### Recorded data

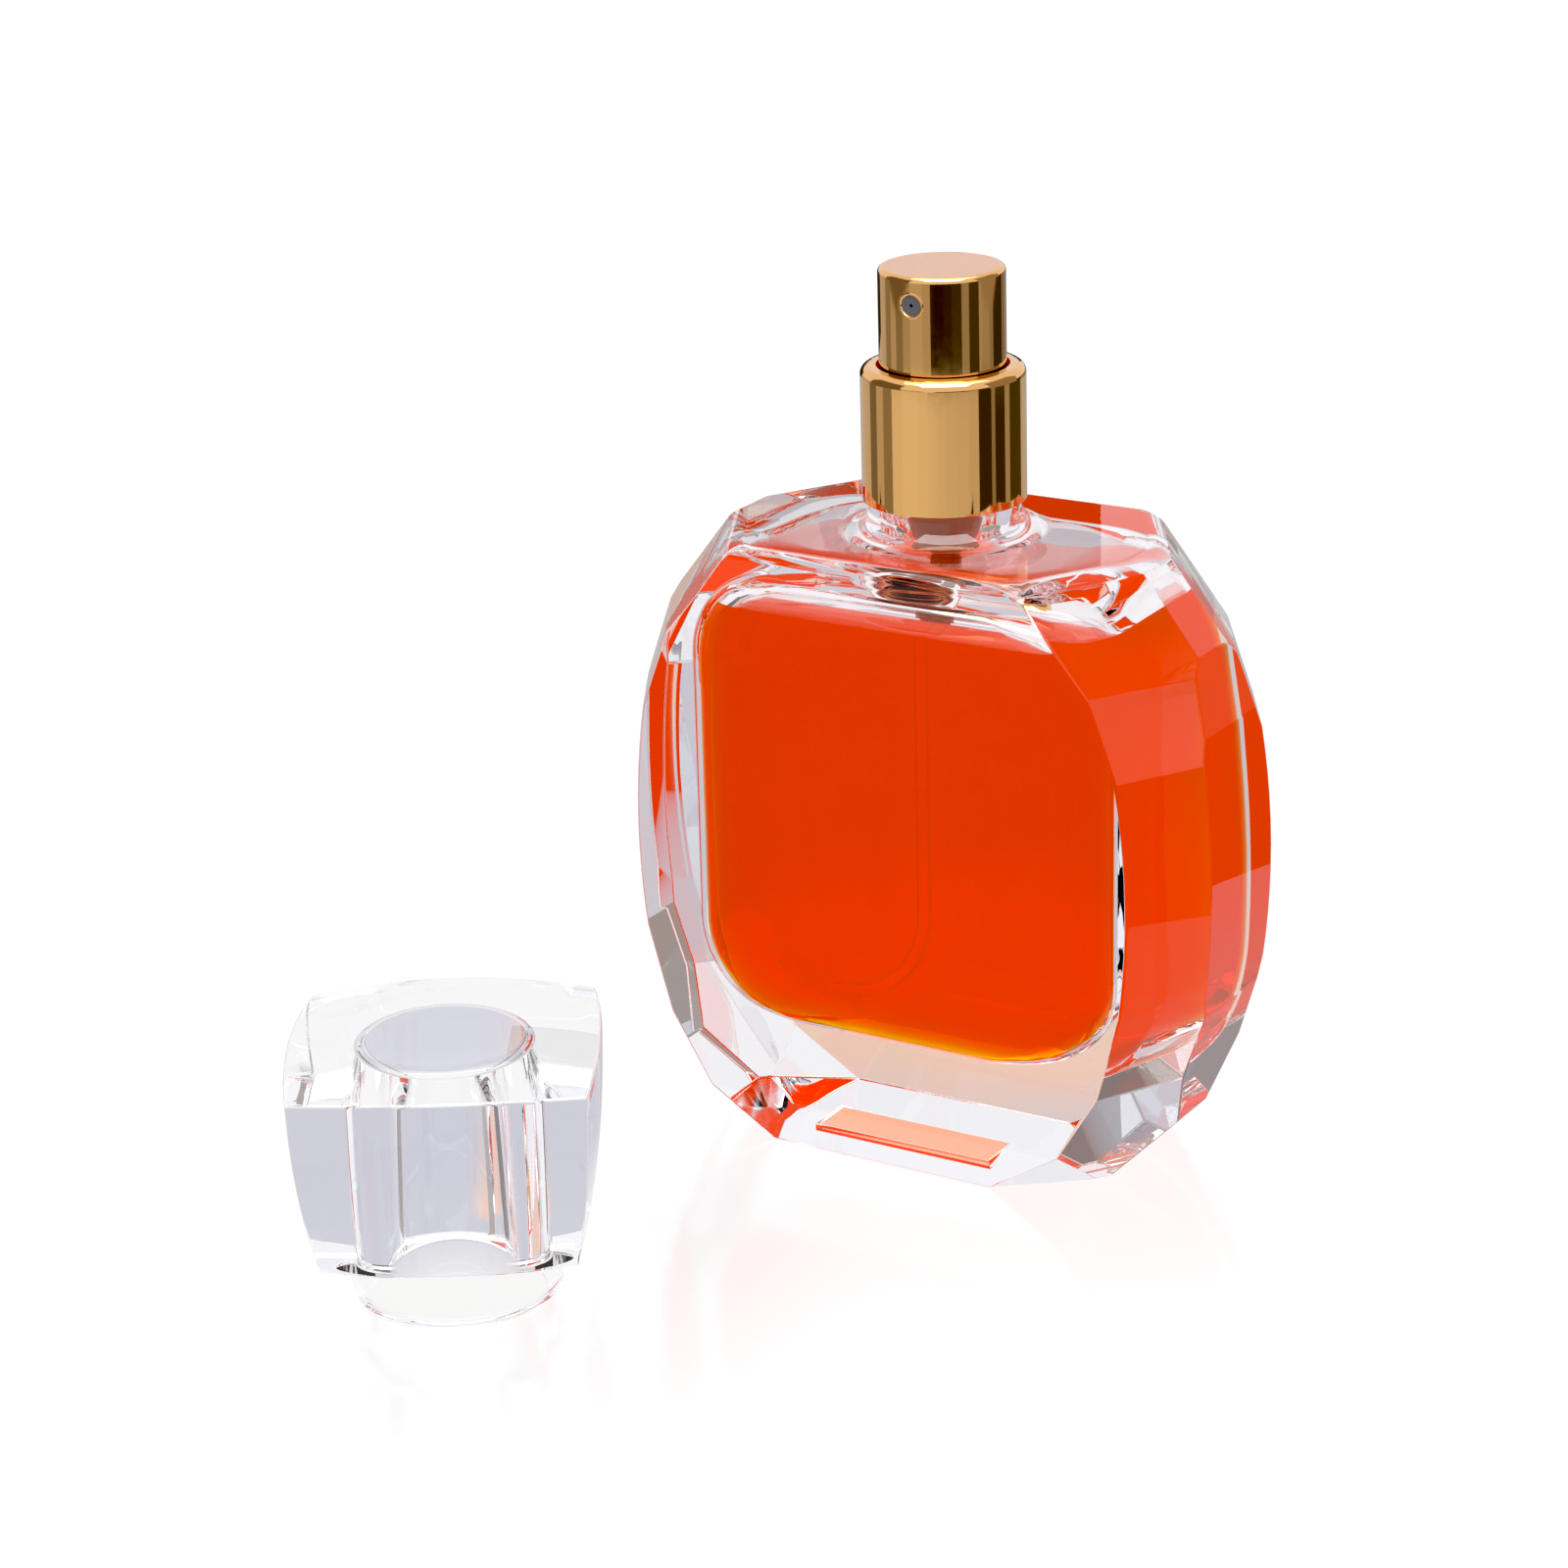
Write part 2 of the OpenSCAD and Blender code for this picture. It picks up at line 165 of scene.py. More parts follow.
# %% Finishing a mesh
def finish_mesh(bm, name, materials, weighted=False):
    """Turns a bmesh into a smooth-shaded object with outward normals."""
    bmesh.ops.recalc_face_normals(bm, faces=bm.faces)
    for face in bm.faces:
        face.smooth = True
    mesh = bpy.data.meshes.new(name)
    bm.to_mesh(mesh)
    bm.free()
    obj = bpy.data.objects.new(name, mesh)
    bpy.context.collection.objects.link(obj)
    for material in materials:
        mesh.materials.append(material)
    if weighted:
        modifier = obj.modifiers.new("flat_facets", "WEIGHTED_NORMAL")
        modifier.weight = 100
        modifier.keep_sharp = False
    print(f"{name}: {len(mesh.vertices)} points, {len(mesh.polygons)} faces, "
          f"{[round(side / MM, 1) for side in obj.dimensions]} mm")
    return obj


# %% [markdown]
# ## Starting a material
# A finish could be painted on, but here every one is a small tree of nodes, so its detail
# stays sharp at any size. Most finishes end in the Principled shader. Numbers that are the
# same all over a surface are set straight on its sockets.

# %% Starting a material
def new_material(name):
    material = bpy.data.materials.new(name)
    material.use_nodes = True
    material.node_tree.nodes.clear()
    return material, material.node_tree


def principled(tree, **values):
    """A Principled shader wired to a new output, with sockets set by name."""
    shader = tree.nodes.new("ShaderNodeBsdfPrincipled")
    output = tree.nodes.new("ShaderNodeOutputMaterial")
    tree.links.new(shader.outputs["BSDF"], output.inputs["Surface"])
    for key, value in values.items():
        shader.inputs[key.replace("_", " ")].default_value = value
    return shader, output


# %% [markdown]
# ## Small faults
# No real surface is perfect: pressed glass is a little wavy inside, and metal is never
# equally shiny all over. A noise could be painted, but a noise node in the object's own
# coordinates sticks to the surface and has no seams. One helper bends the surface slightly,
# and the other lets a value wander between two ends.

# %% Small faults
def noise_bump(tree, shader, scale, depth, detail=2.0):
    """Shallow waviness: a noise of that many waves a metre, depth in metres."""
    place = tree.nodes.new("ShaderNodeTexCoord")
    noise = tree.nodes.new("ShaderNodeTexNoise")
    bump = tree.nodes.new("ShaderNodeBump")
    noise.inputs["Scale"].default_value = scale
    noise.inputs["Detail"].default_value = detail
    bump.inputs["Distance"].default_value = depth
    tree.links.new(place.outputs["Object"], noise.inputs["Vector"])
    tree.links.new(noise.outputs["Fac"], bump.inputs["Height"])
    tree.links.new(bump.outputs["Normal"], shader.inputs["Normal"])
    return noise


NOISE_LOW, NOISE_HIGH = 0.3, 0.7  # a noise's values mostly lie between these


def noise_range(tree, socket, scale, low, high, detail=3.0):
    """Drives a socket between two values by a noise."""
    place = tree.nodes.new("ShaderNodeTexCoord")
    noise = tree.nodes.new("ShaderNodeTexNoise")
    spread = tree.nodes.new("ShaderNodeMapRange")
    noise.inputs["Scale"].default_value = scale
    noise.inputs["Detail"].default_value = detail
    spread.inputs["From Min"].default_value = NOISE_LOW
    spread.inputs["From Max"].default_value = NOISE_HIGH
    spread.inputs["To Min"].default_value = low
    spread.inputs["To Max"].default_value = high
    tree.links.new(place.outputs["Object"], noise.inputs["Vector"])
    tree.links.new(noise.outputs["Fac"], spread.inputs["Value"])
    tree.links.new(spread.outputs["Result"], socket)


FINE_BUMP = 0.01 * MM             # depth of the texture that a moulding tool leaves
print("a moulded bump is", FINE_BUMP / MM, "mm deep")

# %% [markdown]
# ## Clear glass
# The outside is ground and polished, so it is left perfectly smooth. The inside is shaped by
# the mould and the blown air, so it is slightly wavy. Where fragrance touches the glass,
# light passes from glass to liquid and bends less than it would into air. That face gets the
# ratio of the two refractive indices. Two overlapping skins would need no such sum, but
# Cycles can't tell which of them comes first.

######

» The task:
Each line of the listing should be echoed back exactly.

» Exercise response:
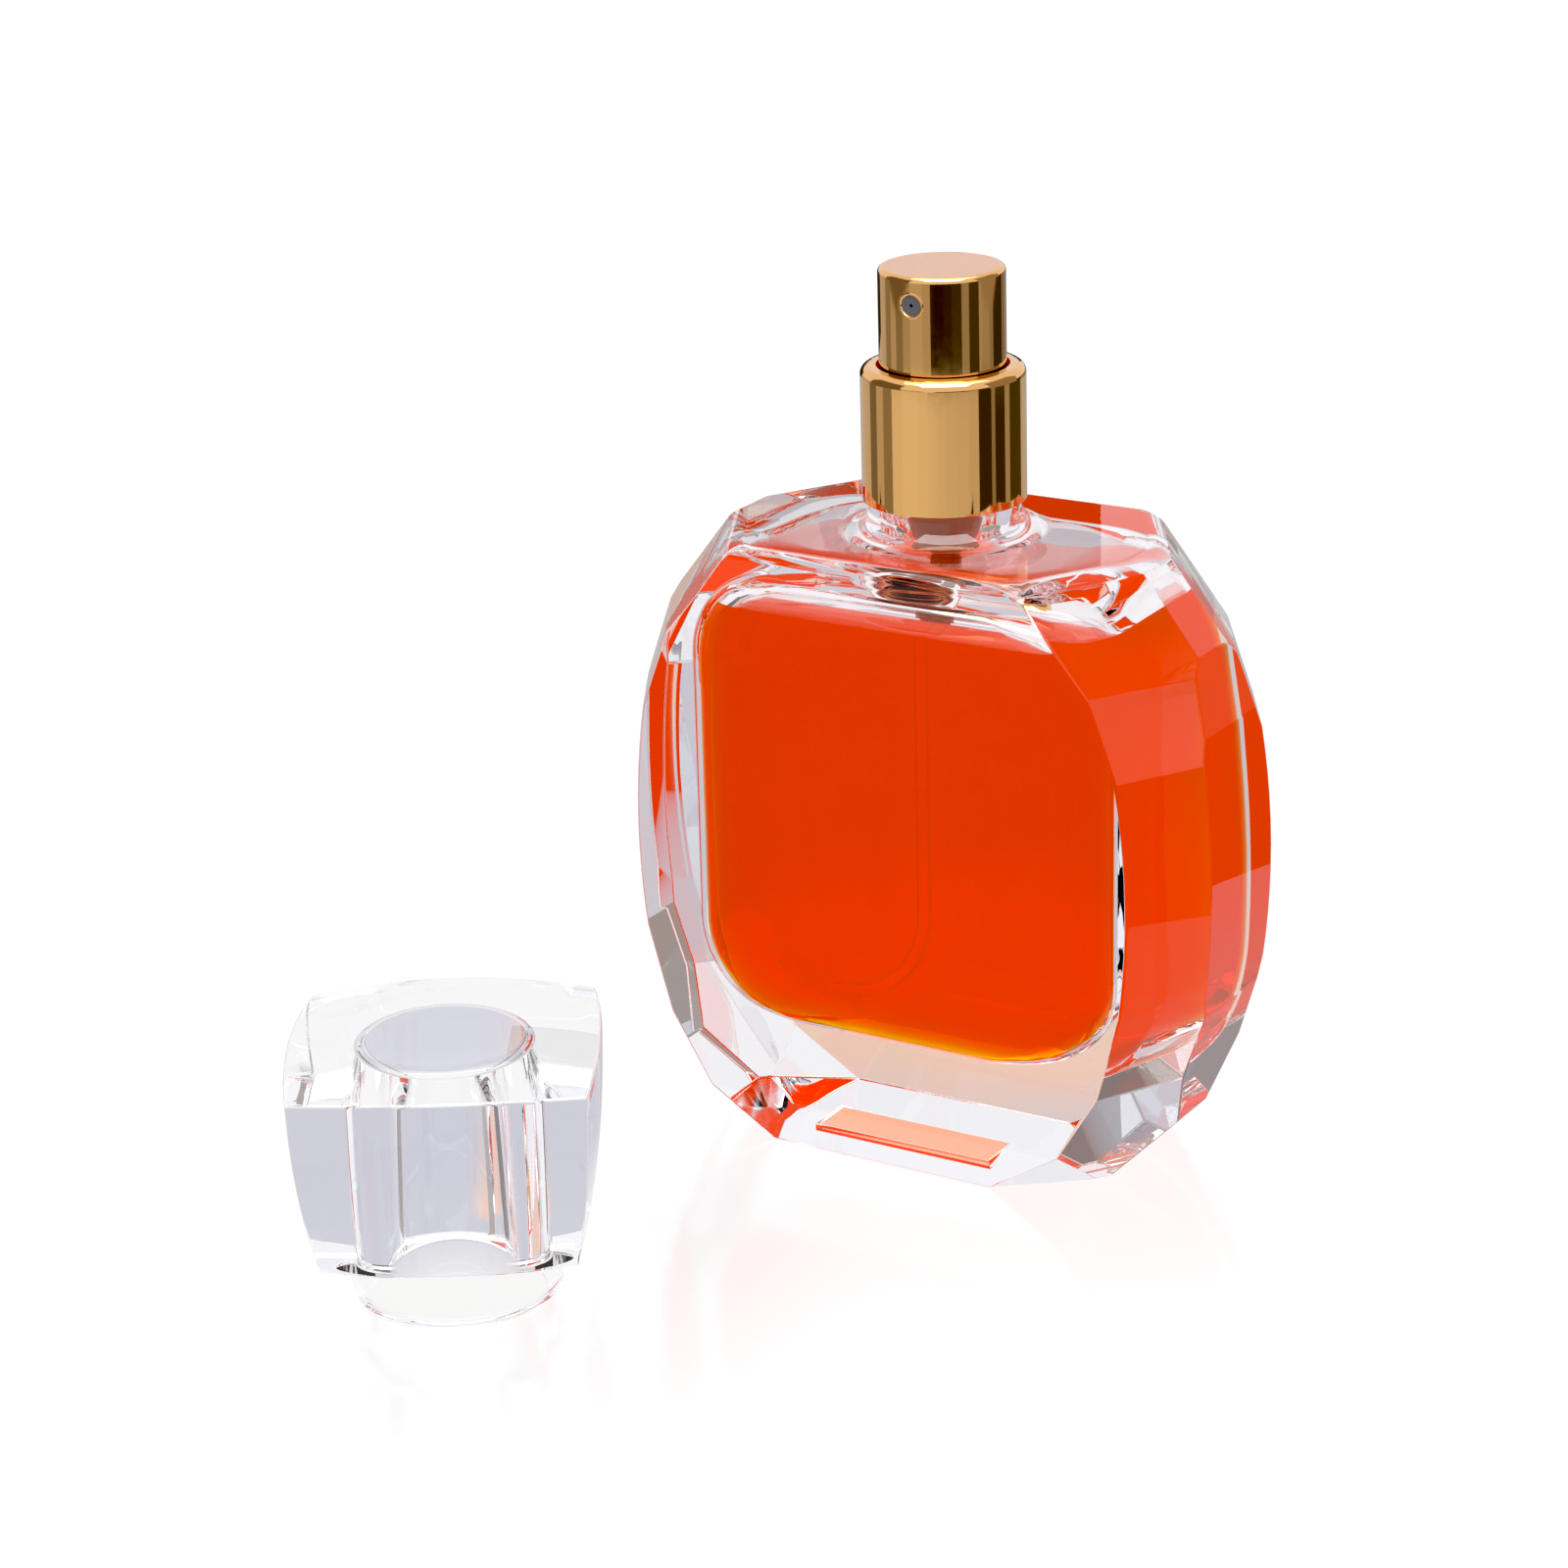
Write part 2 of the OpenSCAD and Blender code for this picture. It picks up at line 165 of scene.py. More parts follow.
# %% Finishing a mesh
def finish_mesh(bm, name, materials, weighted=False):
    """Turns a bmesh into a smooth-shaded object with outward normals."""
    bmesh.ops.recalc_face_normals(bm, faces=bm.faces)
    for face in bm.faces:
        face.smooth = True
    mesh = bpy.data.meshes.new(name)
    bm.to_mesh(mesh)
    bm.free()
    obj = bpy.data.objects.new(name, mesh)
    bpy.context.collection.objects.link(obj)
    for material in materials:
        mesh.materials.append(material)
    if weighted:
        modifier = obj.modifiers.new("flat_facets", "WEIGHTED_NORMAL")
        modifier.weight = 100
        modifier.keep_sharp = False
    print(f"{name}: {len(mesh.vertices)} points, {len(mesh.polygons)} faces, "
          f"{[round(side / MM, 1) for side in obj.dimensions]} mm")
    return obj


# %% [markdown]
# ## Starting a material
# A finish could be painted on, but here every one is a small tree of nodes, so its detail
# stays sharp at any size. Most finishes end in the Principled shader. Numbers that are the
# same all over a surface are set straight on its sockets.

# %% Starting a material
def new_material(name):
    material = bpy.data.materials.new(name)
    material.use_nodes = True
    material.node_tree.nodes.clear()
    return material, material.node_tree


def principled(tree, **values):
    """A Principled shader wired to a new output, with sockets set by name."""
    shader = tree.nodes.new("ShaderNodeBsdfPrincipled")
    output = tree.nodes.new("ShaderNodeOutputMaterial")
    tree.links.new(shader.outputs["BSDF"], output.inputs["Surface"])
    for key, value in values.items():
        shader.inputs[key.replace("_", " ")].default_value = value
    return shader, output


# %% [markdown]
# ## Small faults
# No real surface is perfect: pressed glass is a little wavy inside, and metal is never
# equally shiny all over. A noise could be painted, but a noise node in the object's own
# coordinates sticks to the surface and has no seams. One helper bends the surface slightly,
# and the other lets a value wander between two ends.

# %% Small faults
def noise_bump(tree, shader, scale, depth, detail=2.0):
    """Shallow waviness: a noise of that many waves a metre, depth in metres."""
    place = tree.nodes.new("ShaderNodeTexCoord")
    noise = tree.nodes.new("ShaderNodeTexNoise")
    bump = tree.nodes.new("ShaderNodeBump")
    noise.inputs["Scale"].default_value = scale
    noise.inputs["Detail"].default_value = detail
    bump.inputs["Distance"].default_value = depth
    tree.links.new(place.outputs["Object"], noise.inputs["Vector"])
    tree.links.new(noise.outputs["Fac"], bump.inputs["Height"])
    tree.links.new(bump.outputs["Normal"], shader.inputs["Normal"])
    return noise


NOISE_LOW, NOISE_HIGH = 0.3, 0.7  # a noise's values mostly lie between these


def noise_range(tree, socket, scale, low, high, detail=3.0):
    """Drives a socket between two values by a noise."""
    place = tree.nodes.new("ShaderNodeTexCoord")
    noise = tree.nodes.new("ShaderNodeTexNoise")
    spread = tree.nodes.new("ShaderNodeMapRange")
    noise.inputs["Scale"].default_value = scale
    noise.inputs["Detail"].default_value = detail
    spread.inputs["From Min"].default_value = NOISE_LOW
    spread.inputs["From Max"].default_value = NOISE_HIGH
    spread.inputs["To Min"].default_value = low
    spread.inputs["To Max"].default_value = high
    tree.links.new(place.outputs["Object"], noise.inputs["Vector"])
    tree.links.new(noise.outputs["Fac"], spread.inputs["Value"])
    tree.links.new(spread.outputs["Result"], socket)


FINE_BUMP = 0.01 * MM             # depth of the texture that a moulding tool leaves
print("a moulded bump is", FINE_BUMP / MM, "mm deep")

# %% [markdown]
# ## Clear glass
# The outside is ground and polished, so it is left perfectly smooth. The inside is shaped by
# the mould and the blown air, so it is slightly wavy. Where fragrance touches the glass,
# light passes from glass to liquid and bends less than it would into air. That face gets the
# ratio of the two refractive indices. Two overlapping skins would need no such sum, but
# Cycles can't tell which of them comes first.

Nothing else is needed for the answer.